Dernière concession au public, à son retour sur scène après un premier rappel, le dandy de la musique brésilienne enfile un tee-shirt jaune et vert aux couleurs de l’équipe brésilienne de football. Le numéro 9, celui de Ronaldo.

Il entame alors «Giulietta Masima», un classique des années 70. Mais même cette dernière référence à la période du tropicalisme, ne fera pas totalement oublier au public de l’auditorium Stravinsky, que Caetano Veloso s’est quelque peu perdu dans une démarche musicale par trop intellectuelle.

Kidjo ou la transcendance

Angélique Kidjo, elle, fait danser la salle. La chanteuse africaine, évoque aussi l’esclavagisme. Mais c’est au Brésil, à Bahia plus précisément, qu’elle va puiser l’inspiration.

«Les esclaves nous ont donné une image de réconciliation, parce qu’ils ont su conserver leur identité culturelle», lance cette enfant du Bénin.

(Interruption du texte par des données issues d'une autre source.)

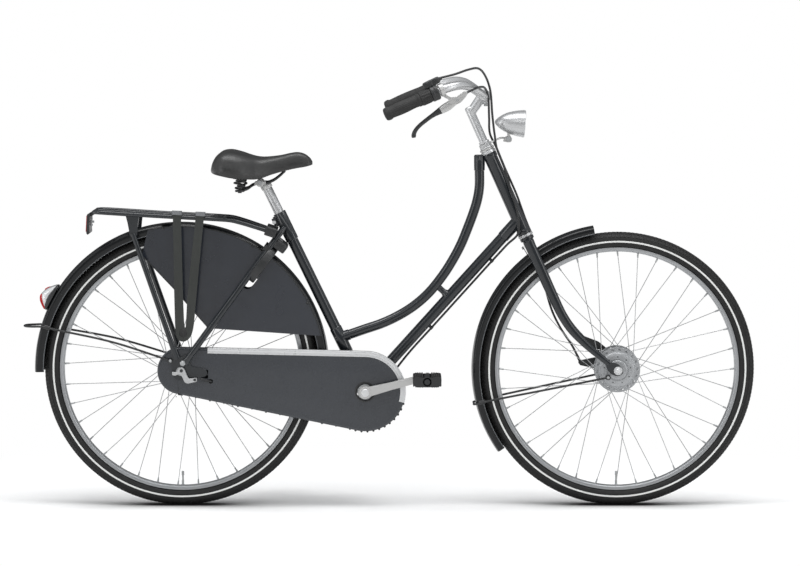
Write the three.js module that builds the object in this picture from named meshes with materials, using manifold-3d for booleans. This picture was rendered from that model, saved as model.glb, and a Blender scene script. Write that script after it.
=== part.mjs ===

C’est qu’elle sait parler au public, la chanteuse au crâne rasé. Elle sait aussi bouger sur scène et transmettre à la salle son énergie débordante.

Un duo tendresse

Kidjo, c’est l’internationale vaudoue: tambours, jazz, soul, New York, Haïti, Cuba, Salvador de Bahia et même une chanson de Serge Gainsbourg, «Les Petits Riens», qu’elle interprète avec mille bonheurs.

Mais le point d’orge du spectacle est bel et bien son duo avec Caetano Veloso. Douce complicité. Emotion partagée. La voix grave et profonde d’Angélique Kidjo se joint à celle, cristalline et fragile, du Brésilien pour susurrer des mots d’amours. Et le public exulte.